Fibroblast growth factor (FGF) 23 is a phosphaturic hormone that decreases circulating 1 alpha,25-dihydroxyvitaminD(3) [1,25(OH)(2)D-3] and elicits hypophosphatemia, both of which contribute to rickets/osteomalacia. It has been shown recently that serum FGF23 increases after treatment with renal 1,25(OH)(2)D-3 hormone, suggesting that 1,25(OH)(2)D-3 negatively feedback controls its levels by inducing FGF23. To establish the tissue of origin and the molecular mechanism by which 1,25( OH) 2D3 increases circulating FGF23, we administered 1,25(OH)(2)D-3 to C57BL/6 mice. Within 24 h, these mice displayed a dramatic elevation in serum immunoreactive FGF23, and the expression of FGF23 mRNA in bone was significantly upregulated by 1,25(OH)(2)D-3, but there was no effect in several other tissues.
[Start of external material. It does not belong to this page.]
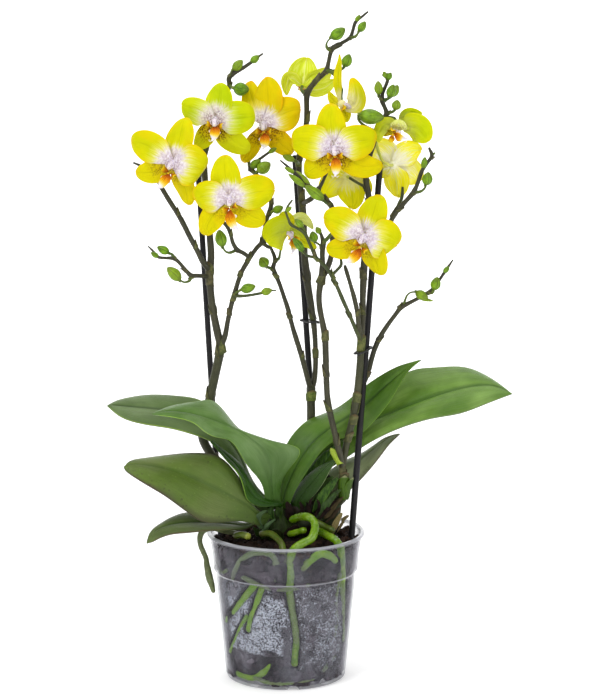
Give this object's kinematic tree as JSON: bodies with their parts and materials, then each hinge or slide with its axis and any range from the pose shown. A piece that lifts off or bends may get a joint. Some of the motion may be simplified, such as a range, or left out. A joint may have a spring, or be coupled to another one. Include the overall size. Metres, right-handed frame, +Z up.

Furthermore, we treated rat UMR-106 osteoblast-like cells with 1,25(OH)(2)D-3, and real-time PCR analysis revealed a dose- and time-dependent stimulation of FGF23 mRNA concentrations. The maximum increase in FGF23 mRNA was 1,024-fold at 10(-7) M 1,25( OH)(2)D-3 after 24-h treatment, but statistically significant differences were observed as early as 4 h after 1,25(OH)(2)D-3 treatment. In addition, using cotreatment with actinomycin D or cycloheximide, we observed that 1,25(OH)(2)D-3 regulation of FGF23 gene expression occurs at the transcriptional level, likely via the nuclear vitamin D receptor, and is dependent on synthesis of an intermediary transfactor. These results indicate that bone is a major site of FGF23 expression and source of circulating FGF23 after 1,25(OH)(2)D-3 administration or physiological upregulation. Our data also establish FGF23 induction by 1,25(OH)(2)D-3 in osteoblasts as a feedback loop between these two hormones that completes a kidney-intestine-bone axis that mediates phosphate homeostasis.